His kneejerk use of the “babe” label led to Limbaugh making a fool of himself in 2010 when he called male Salon.com reporter Sasha Abramsky a “stupid babe.”

Below is an incomplete list of the many women Limbaugh has called “babe” since 2006.

Government / Political Figures

Reporters / Writers / Television Figures

Interest Group / Think Tank / Academic Figures

Women In The News

Full transcript of Limbaugh's conversation with the female caller that objected to his repeated use of the term “babe” from the February 25, 2009 edition of The Rush Limbaugh Show (transcript via RushLimbaugh.com):

CALLER: Hi, Rush!


CALLER: First I want to congratulate you on your success in radio and thanks for letting me be a part of your summit. I agree with your politics, but I don't routinely listen to your show because of certain things you say. The first time I listened to your show you were criticizing a liberal woman's blog, and I was fine with your criticism, and at the end of your criticism said something to the effect of, “Well, at the end of the day she's a babe so it doesn't really matter anyways,” and you were referring to the columnist. After you said she was “a babe,” you know, in my mind and maybe in the mind of many other women listening, you totally diminished what you had said previously about her column. And, you know, in this time I think, you know, conservatives, we really need to pull together. And you, Rush, as a great leader and speaker for conservatism, you don't need to dilute your message with who's hot and who's not. You know, leave that to someone else who has nothing better to say.

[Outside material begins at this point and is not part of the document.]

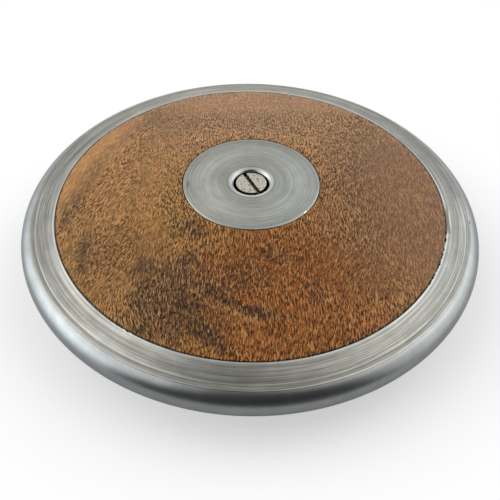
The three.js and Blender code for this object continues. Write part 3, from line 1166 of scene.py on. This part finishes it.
class Finishes:
    """The materials of the discus, each made once."""

    def __init__(self) -> None:
        """Builds every material."""
        # Bare mild steel: hands keep its round edge bright, and its band shows every ring of the lathe
        self.rim = TurnedSteel(
            "turned_steel_rim", body="#8f8e87", bright="#c3c3be", shade="#565651", ring_contrast=0.5,
            polished="#9da0a0", polished_from=86.3, polished_to=100.0, polished_roughness=0.3,
            lines=(
                # Painted highlights along the lip's inner edge
                (76.9, 0.65, 0.80),
                (78.2, 2.20, 0.16),
                (79.9, 0.20, -0.20),
                (81.4, 0.22, -0.45),
                (81.8, 0.20, 0.40),
                (83.1, 0.18, -0.18),
                (84.1, 0.22, 0.60),
                (84.6, 0.22, -0.28),
                # A painted highlight along the step's edge
                (86.1, 0.20, 0.55),
            ),
            # An olive-grey patch is painted over the dent in the lip, with a painted highlight along its
            # upper edge
            marks=(
                (Cloud(76.65, -7.4, 0.85, 7.6, 5.5, 0.85), "#807e66"),
                (Cloud(77.75, -7.6, 0.3, 6.6, 5.5, 0.8), "#dde1d6"),
                (Cloud(86.1, -6.9, 0.3, 1.3, 4.6, 0.8), "#2c2c2a"),
            ),
        ).build()
        # The same steel faced flat, paler and with fainter rings, which fan the light out into sectors
        self.plate = TurnedSteel(
            "turned_steel_plate", body="#a9aaa3", bright="#dadbd3", shade="#74756e", ring_contrast=0.36,
            polished="#c8cac7", polished_from=7.45, polished_to=8.5, polished_roughness=0.28,
            # The first line is painted shade round the dish's rounded edge
            lines=((9.2, 0.4, -0.35), (18.5, 5.5, 0.3), (25.0, 0.5, -0.2)),
            marks=(
                (Cloud(-24.3, -2.0, 0.6, 2.2, 0.0, 0.5), "#3a3f3a"),
                # A painted glint on the plate's edge
                (Cloud(20.2, -16.6, 0.35, 0.7, 45.0, 1.0), "#ffffff"),
            ),
            # Painted shade on the wall of the hole round the head
            recess_shade=RecessShade(radius=7.0, height=17.9),
        ).build()
        # Zinc that has gone dull and warm, with painted shade round the head and in the slot
        self.screw = ScrewSteel(
            "zinc_coated_screw_steel", "#9f988c", "#e2dacd", "#332e29", speckle=0.42, roughness=0.5,
            recess_shade=RecessShade(radius=7.0, height=18.2, head_radius=5.85, slot_turn=-62.0, slot_half_width=0.75),
        ).build()
        # Bar steel as it left the rolls: dark grey, dull, and clean under the plates
        self.ballast = ScrewSteel(
            "blackened_bar_steel", "#5f6160", "#7d7f7e", "#3a3a38", speckle=0.9, roughness=0.55
        ).build()
        # The lower half is the same wood, turned so that the two don't match
        self.wood = {
            Side.UPPER: VarnishedHardwood("varnished_hardwood_upper", turn=0.0).build(),
            Side.LOWER: VarnishedHardwood("varnished_hardwood_lower", turn=math.radians(152)).build(),
        }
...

RUSH: Well, but what if the fact that being a babe is the most notable thing about a particular liberal blogger? I mean, I'm looking for something nice to say after having ripped a liberal blogger for being wrong, because she's a liberal, she can't possibly be right, and so I'm looking for something positive. If she's a babe, she's a babe. What is...? You know men can't help but notice these things. I guess you're saying, “Yeah, go ahead and notice, but don't mention it.”

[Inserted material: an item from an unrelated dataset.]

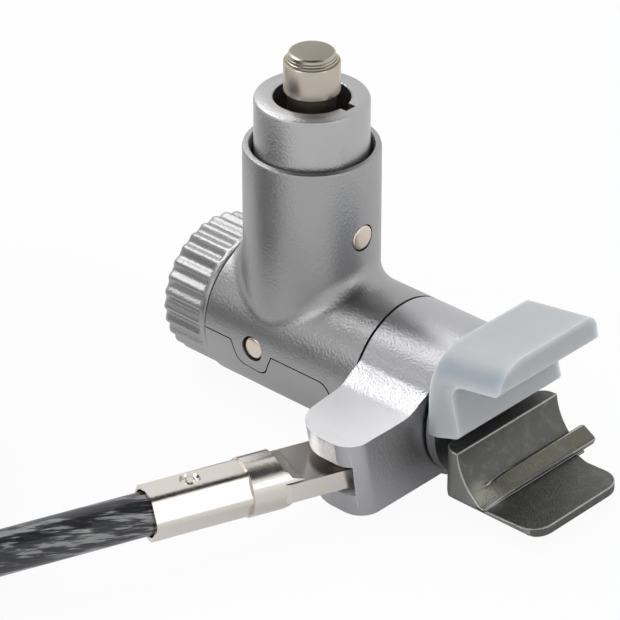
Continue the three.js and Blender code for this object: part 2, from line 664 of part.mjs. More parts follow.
// ---------------------------------------------------------------- collar, lug pin and friction ring
function swivelCollar() {
  const plan = outline([
    [collarBack, barrelRadius + 1], [collarBack, -barrelRadius],
    [collarBack + lugTaper, lugEnd, lugBackCorner], [collarFront, lugEnd, lugFrontCorner],
    [collarFront, barrelRadius + 1],
  ]);
  // The lug's end leans: the plan slides back as it goes down.
  const lean = lugDraft / (lugTop - lugBottom);
  const leaningPlan = plate('z', plan, -barrelRadius - 1, barrelRadius + 1, 4)
    .transform([1, 0, 0, 0, 0, 1, 0, 0, 0, -lean, 1, 0, 0, lean * lugTop, 0, 1]);
  const meet = 0.62 * barrelRadius;
  const lug = new THREE.Shape();
  lug.moveTo(lugEnd - 1, lugBottom);
  lug.lineTo(lugEnd - 1, lugTop);
  lug.lineTo(-barrelRadius - lugBlend / 2, lugTop);
  lug.quadraticCurveTo(-barrelRadius, lugTop, -meet, Math.sqrt(barrelRadius ** 2 - meet ** 2) - 0.02);
  lug.lineTo(0, 0);
  lug.lineTo(-barrelRadius / 2, lugBottom);
  const slotEdgeX = lugPinX + tongueHalfWidth + slotSideRoom;
  const slotEdgeY = lugPinY + tongueHalfWidth + slotSideRoom;
  const slot = outline([
    [collarBack - 1, lugEnd - 1], [slotEdgeX, lugEnd - 1],
    [slotEdgeX, slotEdgeY, tongueHalfWidth - slotSideRoom], [collarBack - 1, slotEdgeY],
  ]);
  return rod('x', collarBack, collarFront, barrelRadius)
    .add(plate('x', lug, collarBack, collarFront, 6).intersect(leaningPlan))
    .subtract(rod('x', collarBack - 1, collarFront + 1, spigotRadius + runningGap))
    .subtract(plate('z', slot, slotBottom, slotTop))
    .subtract(rod('z', lugBottom - 1, lugTop - lugPinCover + runningGap, lugPinRadius + runningGap, smallFacets)
      .translate([lugPinX, lugPinY, 0]));
}

addPiece('swivel_collar', swivelCollar(), finishes.castSilver);
addPiece('lug_pin', rod('z', lugBottom + 0.1, lugTop - lugPinCover, lugPinRadius, smallFacets)
  .translate([lugPinX, lugPinY, 0]), finishes.nickel);
addPiece('friction_ring', ring('x', collarMiddle - ringGrooveWidth / 2 + runningGap,
  collarMiddle + ringGrooveWidth / 2 - runningGap, spigotRadius, spigotRadius - ringGrooveDepth + runningGap, 32),
finishes.blackRubber);

// ---------------------------------------------------------------- lock cylinder
function cylinderSleeve() {
  const slotHalf = cylinderPinRadius + runningGap;
  return turned('z', [
    [sleeveBottom, chamberRadius], [sleeveBottom, sleeveRadius], [sleeveTop - sleeveEdge, sleeveRadius],
    [sleeveTop, sleeveRadius - sleeveEdge], [sleeveTop, keyHoleRadius], [keyHoleFloor, keyHoleRadius],
    [keyHoleFloor, chamberRadius], [sleeveBottom, chamberRadius],
  ])
    .subtract(block(0, keyNotchReach, keyNotchOffset - keyNotchWidth / 2, keyNotchOffset + keyNotchWidth / 2,
      keyHoleFloor, sleeveTop + 1))
    .subtract(block(sleeveRadius - pinSlotDepth, sleeveRadius + 1, -slotHalf, slotHalf,
      cylinderPinHeight - slotHalf, cylinderPinHeight + plugTravel + slotHalf));
}

function keyPlug() {
  const headBottom = sleeveTop + postHeadStart;
  const headTop = headBottom + postHeadLength;
  const top = headTop + postTopLength;
  return turned('z', [
    [plugBottom, 0], [plugBottom, chamberRadius - runningGap], [plugTop, chamberRadius - runningGap],
    [plugTop, postNeckRadius], [headBottom, postNeckRadius], [headBottom + 0.2, postHeadRadius],
    [headTop, postHeadRadius], [headTop + 0.45 * postTopLength, postTopRadius],
    [top - 0.15, postTopRadius], [top, postTopRadius - 0.15], [top, 0],
  ], 28);
}

function lockBolt() {
  const shoulder = boltTipHeight + plugTravel + boltWidth / 2;
  return rod('z', shoulder, carrierBottom - runningGap, boltRadius, smallFacets)
    .add(block(-boltLength / 2, boltLength / 2, -boltWidth / 2, boltWidth / 2, boltTipHeight, shoulder + 0.1))
    .translate([boltOffset, 0, 0]);
}

function returnSpring() {
  const low = tubeFloor + springWire / 2 + runningGap;
  const high = carrierBottom - springWire / 2 - runningGap;
  const stepsPerTurn = 14;
  const points = [];
  for (let i = 0; i <= springTurns * stepsPerTurn; i += 1) {
    const angle = (i / stepsPerTurn) * 2 * Math.PI;
    const z = low + ((high - low) * i) / (springTurns * stepsPerTurn);
    points.push(new THREE.Vector3(springRadius * Math.cos(angle), springRadius * Math.sin(angle), z));
  }
  return cord(points, springTurns * stepsPerTurn, springWire);
}

addPiece('cylinder_sleeve', cylinderSleeve(), finishes.castSilver);
addPiece('key_plug', keyPlug(), finishes.nickel);
addPiece('bolt_carrier', rod('z', carrierBottom, carrierTop, chamberRadius - runningGap, 28), finishes.steel);
addPiece('lock_bolt', lockBolt(), finishes.steel);
addPiece('return_spring', returnSpring(), finishes.steel);

// ---------------------------------------------------------------- cable end fitting and cable
// Along the cable: x runs from the lug pin to the coil, y across, z up from the cable's axis.
const cableRun = new THREE.Group();
cableRun.position.set(lugPinX, lugPinY, cableAxisZ);
cableRun.rotation.z = -(90 + cableYaw) * degrees;
head.add(cableRun);

function cableEndFitting() {
  const half = tongueThickness / 2;
  const tongue = outline([
    [-tongueHalfWidth, -tongueHalfWidth, 0.99 * tongueHalfWidth], [scoopStart, -tongueHalfWidth, 1],
    [scoopStart, tongueHalfWidth, 1], [-tongueHalfWidth, tongueHalfWidth, 0.99 * tongueHalfWidth],
  ]);
  const tall = fittingHexRadius + 1;
  const scoop = new THREE.Shape();
  const scoopEnd = scoopStart - scoopLength;
  scoop.moveTo(scoopEnd, half);
  scoop.quadraticCurveTo(scoopStart, half, scoopStart + 0.2, tall);
  scoop.lineTo(fittingLength, tall);
  scoop.lineTo(fittingLength, -tall);
  scoop.lineTo(scoopStart + 0.2, -tall);
  scoop.quadraticCurveTo(scoopStart, -half, scoopEnd, -half);
  return rod('x', scoopEnd, fittingHexStart, neckRadius, 24)
    .intersect(plate('y', scoop, -tall, tall, 5))
    .add(plate('z', tongue, -half, half, 5))
    .add(rod('x', fittingHexStart - 0.5, fittingLength, fittingHexRadius, 6, Math.PI / 6))
    .subtract(rod('z', -tall, tall, lugPinRadius + runningGap, smallFacets));
}

addPiece('cable_end_fitting', cableEndFitting(), finishes.nickel, cableRun);

// The coil lies on its two straps, beside the line of the cable; x and y from the coil's middle.
const coilPitch = cableDiameter + 0.05;
const coilTurnsPerLayer = (coilFullTurns - (coilExitAngle + cableYaw) / 360) / coilLayers;
const coilHalfWidth = (coilTurnsPerLayer * coilPitch) / 2;
const coilOuterTurn = cableMidRadius + coilHalfWidth;
const coilOuter = coilOuterTurn + cableDiameter / 2 + 0.1;
const coilInner = cableMidRadius - coilHalfWidth - cableDiameter / 2 - 0.1;
const coilBottom = ground + tieThickness + runningGap - cableAxisZ;
const coilTop = coilBottom + cableDiameter + (coilLayers - 1) * coilPitch + 0.05;
const loopHeight = coilTop + tieThickness + 2 * runningGap + cableDiameter / 2;
const leadEnd = coilReach - Math.sqrt((coilOuter + runningGap + cableDiameter / 2) ** 2 - coilOuterTurn ** 2);
addPiece('cable_lead', cord([fittingLength + runningGap, leadEnd].map((x) => new THREE.Vector3(x, 0, 0)), 3),
  finishes.cablePlastic, cableRun);
const coil = new THREE.Group();
coil.position.set(coilReach, -coilOuterTurn, 0);
coil.rotation.z = 90 * degrees;
cableRun.add(coil);

const coilEdge = 1.2;
addPiece('cable_coil', turned('z', [
  [coilBottom, coilInner + coilEdge], [coilBottom, coilOuter - coilEdge], [coilBottom + coilEdge, coilOuter],
  [coilTop - coilEdge, coilOuter], [coilTop, coilOuter - coilEdge], [coilTop, coilInner + coilEdge],
  [coilTop - coilEdge, coilInner], [coilBottom + coilEdge, coilInner], [coilBottom, coilInner + coilEdge],
], 48), finishes.cablePlastic, coil);

function coilTie() {
  const innerSide = Math.sqrt(coilInner ** 2 - (tieWidth / 2) ** 2);
  const band = (by) => outline([
    [innerSide - by, coilBottom - by], [coilOuter + by, coilBottom - by],
    [coilOuter + by, coilTop + by], [innerSide - by, coilTop + by],
  ]);
  const shape = band(runningGap + tieThickness);
  shape.holes.push(new THREE.Path(band(runningGap).getPoints()));
  return plate('y', shape, -tieWidth / 2, tieWidth / 2);
}

const tieAngles = { coil_tie_a: 75, coil_tie_b: 285 };
for (const [name, angle] of Object.entries(tieAngles)) {
  addPiece(name, coilTie().rotate([0, 0, angle + cableYaw]), finishes.strap, coil);
}

// The end of the cable climbs onto the coil, turns, runs through the sleeve, and comes back to it in a loop.
const exitAngle = (coilExitAngle + cableYaw) * degrees;
const climb = coilClimb * degrees;
const climbSteps = 4;
const approachRadius = coilOuterTurn - 0.3;
const loopPoints = [];
for (let i = 0; i <= climbSteps; i += 1) {
  const angle = exitAngle + climb * (1 - i / climbSteps);
  const z = THREE.MathUtils.lerp(coilTop + runningGap + cableDiameter / 2 + 0.3, loopHeight, i / climbSteps);
  loopPoints.push(new THREE.Vector3(approachRadius * Math.cos(angle), approachRadius * Math.sin(angle), z));
}
// Each stretch after that turns by an angle on a bend radius, or runs straight.
let place = loopPoints[climbSteps].clone();
let heading = exitAngle - Math.PI / 2;
function runOn(length, turn, steps) {
  for (let i = 0; i < steps; i += 1) {
    const half = turn / steps / 2;
    const chord = turn === 0 ? length / steps : (length / Math.abs(turn)) * 2 * Math.sin(Math.abs(half));
    heading += half;
    place = place.clone().add(new THREE.Vector3(Math.cos(heading), Math.sin(heading), 0).multiplyScalar(chord));
    heading += half;
    loopPoints.push(place.clone());
  }
}
const approach = loopApproachTurn * degrees;
runOn(loopBend * approach, -approach, 6);
runOn(2, 0, 1);
const sleeveStart = { place: place.clone(), heading };
runOn(sleeveLength, 0, 3);
runOn(1.5, 0, 1);
const neckSide = strandSpacing / 2 + loopBend;
const neckTurn = Math.PI / 2 - Math.asin(neckSide / (2 * loopBend));
runOn(loopBend * neckTurn, neckTurn, 4);
runOn(loopBend * (Math.PI + 2 * neckTurn), -(Math.PI + 2 * neckTurn), 16);
runOn(loopBend * neckTurn, neckTurn, 4);
runOn(1.5, 0, 1);
runOn(sleeveLength - 1, 0, 3);

addPiece('cable_loop', cord(loopPoints, 46), finishes.cablePlastic, coil);

function loopSleeve() {
  const halfHeight = cableDiameter / 2 + runningGap + sleeveWall;
  const middleY = -strandSpacing / 2;
  const bore = rod('x', -1, sleeveLength + 1, cableDiameter / 2 + runningGap, smallFacets);
  return rod('x', 0, sleeveLength, halfHeight, 24)
    .add(rod('x', 0, sleeveLength, halfHeight, 24).translate([0, -strandSpacing, 0]))
    .add(block(0, sleeveLength, -strandSpacing, 0, -halfHeight, halfHeight))
    .subtract(bore)
    .subtract(bore.translate([0, 2 * middleY, 0]));
}

const sleeveGroup = new THREE.Group();
sleeveGroup.position.copy(sleeveStart.place);
sleeveGroup.rotation.z = sleeveStart.heading;
coil.add(sleeveGroup);
addPiece('loop_sleeve', loopSleeve(), finishes.steel, sleeveGroup);

export default group;
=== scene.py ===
from math import asin, atan2, copysign, cos, degrees, pi, radians, sin, sqrt, tan

import bmesh
import bpy
from mathutils import Matrix, Vector


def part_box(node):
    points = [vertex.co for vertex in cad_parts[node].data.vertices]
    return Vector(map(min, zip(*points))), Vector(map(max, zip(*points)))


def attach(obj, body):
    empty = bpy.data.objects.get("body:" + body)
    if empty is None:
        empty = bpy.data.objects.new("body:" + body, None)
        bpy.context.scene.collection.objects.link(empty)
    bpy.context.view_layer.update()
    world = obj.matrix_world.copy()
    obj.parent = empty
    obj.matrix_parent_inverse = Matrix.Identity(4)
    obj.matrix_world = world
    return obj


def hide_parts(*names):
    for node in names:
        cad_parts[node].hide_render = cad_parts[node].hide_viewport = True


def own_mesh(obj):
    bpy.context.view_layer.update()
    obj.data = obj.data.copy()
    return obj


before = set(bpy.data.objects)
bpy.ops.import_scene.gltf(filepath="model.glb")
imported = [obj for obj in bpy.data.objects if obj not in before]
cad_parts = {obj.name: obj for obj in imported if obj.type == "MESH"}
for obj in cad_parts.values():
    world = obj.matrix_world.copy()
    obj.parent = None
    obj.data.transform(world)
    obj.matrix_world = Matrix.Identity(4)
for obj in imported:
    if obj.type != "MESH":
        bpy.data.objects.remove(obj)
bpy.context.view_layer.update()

# ---------------------------------------------------------------- camera
# The photographer stands off the cable's side, a third of the way up, with a long lens that keeps the barrel
# almost parallel. Places are in millimetres from where the tube's axis meets the barrel's.
MM = 0.001
HEAD_CENTRE = Vector((-11.27, 4.325, 7.8))
look_down, look_round = 30.80, 42.735
scene = bpy.context.scene


def spot(x, y, z):
    """A point of the head in the frame, in metres: +X to the jaws, -Y to the cable, +Z up the tube."""
    return (Vector((x, y, z)) + HEAD_CENTRE) * MM


camera_data = bpy.data.cameras.new("camera")
camera_data.sensor_width = 36
camera_data.lens = 245.6
camera_data.clip_end = 20
camera = bpy.data.objects.new("camera", camera_data)
camera.location = spot(251.70, -272.72, 223.03)
camera.rotation_euler = (radians(90 - look_down), 0, radians(look_round))
scene.collection.objects.link(camera)
scene.camera = camera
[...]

CALLER: Yeah. I mean, you know, she might not take that as a compliment. I'm not saying I agree with liberals, but she probably worked very hard.

RUSH: Oh, time-out.

CALLER: (giggles)

RUSH: This is a teachable moment for me. Are you telling me that there are women who do not appreciate...? See, I thought we were past this. When I was in my early twenties, Deborah, in the 1970s in Pittsburgh --

CALLER: Mmm-hmm?

RUSH: -- that was the birth of the modern era of feminism; and I'm telling you; if you complimented a woman on her appearance, it was a negative; because they were trained as, “Oh, is that all you see? Well, what about my brain?” It was frustrating to me. You couldn't open a car door! I'm not making this up. It was a very formative experience to me. Women do not want to be told how good they look because they thought they were being objectified or seen in a lesser stature, but men cannot help this. God created us this way. It's what ends up in there being babies.

CALLER: Yeah, but, you know, talking about it on the radio doesn't make babies.

RUSH: You never know.

CALLER: (giggles) I don't think women appreciate that.

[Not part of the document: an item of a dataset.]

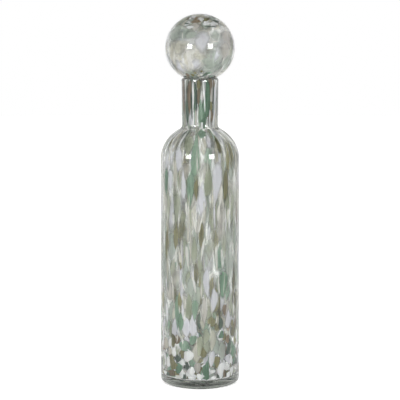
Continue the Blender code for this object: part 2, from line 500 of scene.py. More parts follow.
class WallMap:
    # chips are laid by column round the wall (u) and by chip lengths up it (v), as the blowing drew them out
    def __init__(self, line, look):
        self.columns = look["columns"]
        self.squeeze = look["squeeze"]
        self.line = [Vector(p) for p in line]
        self.marks = [0.0]
        for a, b in zip(self.line, self.line[1:]):
            chipLength = between(look["stretch"], (a.y + b.y) / 2)[0]
            self.marks.append(self.marks[-1] + (b - a).length / chipLength)
        self.inward = []
        for i in range(len(self.line)):
            run = self.line[min(i + 1, len(self.line) - 1)] - self.line[max(i - 1, 0)]
            self.inward.append(Vector((-run.y, run.x)).normalized())
        self.top = self.marks[-1]
        self.splits = [0] + [self.atHeight(height) for height in look["splits"]] + [self.top]

    def onLine(self, v):
        v = min(max(v, 0), self.top)
        i = min(bisect.bisect_right(self.marks, v), len(self.marks) - 1) - 1
        share = (v - self.marks[i]) / (self.marks[i + 1] - self.marks[i])
        return self.line[i].lerp(self.line[i + 1], share), self.inward[i].lerp(self.inward[i + 1], share)

    def atHeight(self, height):
        low, high = 0, self.top
        for _ in range(chipLook["halvings"]):
            middle = (low + high) / 2
            low, high = (middle, high) if self.onLine(middle)[0].y < height else (low, middle)
        return low

    def heightAt(self, seed):
        return self.onLine(seed[1])[0].y

    def holds(self, seed):
        return chipLook["endMargin"] < seed[1] < self.top - chipLook["endMargin"]

    def limits(self, seed):
        # a chip stays on its side of a sharp hollow corner
        i = bisect.bisect_right(self.splits, seed[1])
        return self.splits[max(i - 1, 0)], self.splits[min(i, len(self.splits) - 1)]

    def ends(self, seed):
        # as if a neighbour lay as far beyond each end of the wall
        low, high = self.limits(seed)
        least = chipLook["leastRoom"]
        return [(0, 2 * max(high - seed[1], least)), (0, -2 * max(seed[1] - low, least))]

    def place(self, u, v, depth):
        point, inward = self.onLine(v)
        least, share = between(self.squeeze, point.y)
        spot = point + inward * (least + share * depth)
        turn = math.tau * u / self.columns
        return Vector((spot.x * math.cos(turn), spot.x * math.sin(turn), spot.y))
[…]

RUSH: The fertility rate of this program has been quoted as being fairly high.

CALLER: (giggles) Well, I think you need to get rid of terms like “infobabe.” I mean, I know you might like being called an “infohunk,” but...

RUSH: I invented the term!

CALLER: (giggles)

RUSH: It's creative and it's artistic, and it is a signature term.

CALLER: Well, I think it might be a big turnoff for a lot of women. You know, when I hear that term, I --

RUSH: I would say they need to lighten up, for crying out loud! Why do I have to change who I am? Why can't they just lighten up? Infobabe! Why can't they laugh? What is the problem with being light and lovable and just smiling now and then? Why must everything be said through gritted teeth and anger?

CALLER: It doesn't have to be that way, but you don't have to label it as an “infobabe.”

RUSH: (laughs) I'm not going to change that. That is a signature. I mean, that's been picked up. Even if I stop using it, everybody else out there is using it. I guess next I should stop using the term “anchorette.” (sigh) Well, here we go. The Female Summit goes on. Where we going next? This is Rita in Manchester, Ohio. Rita, you're next. It's great to have you here on our Female Summit.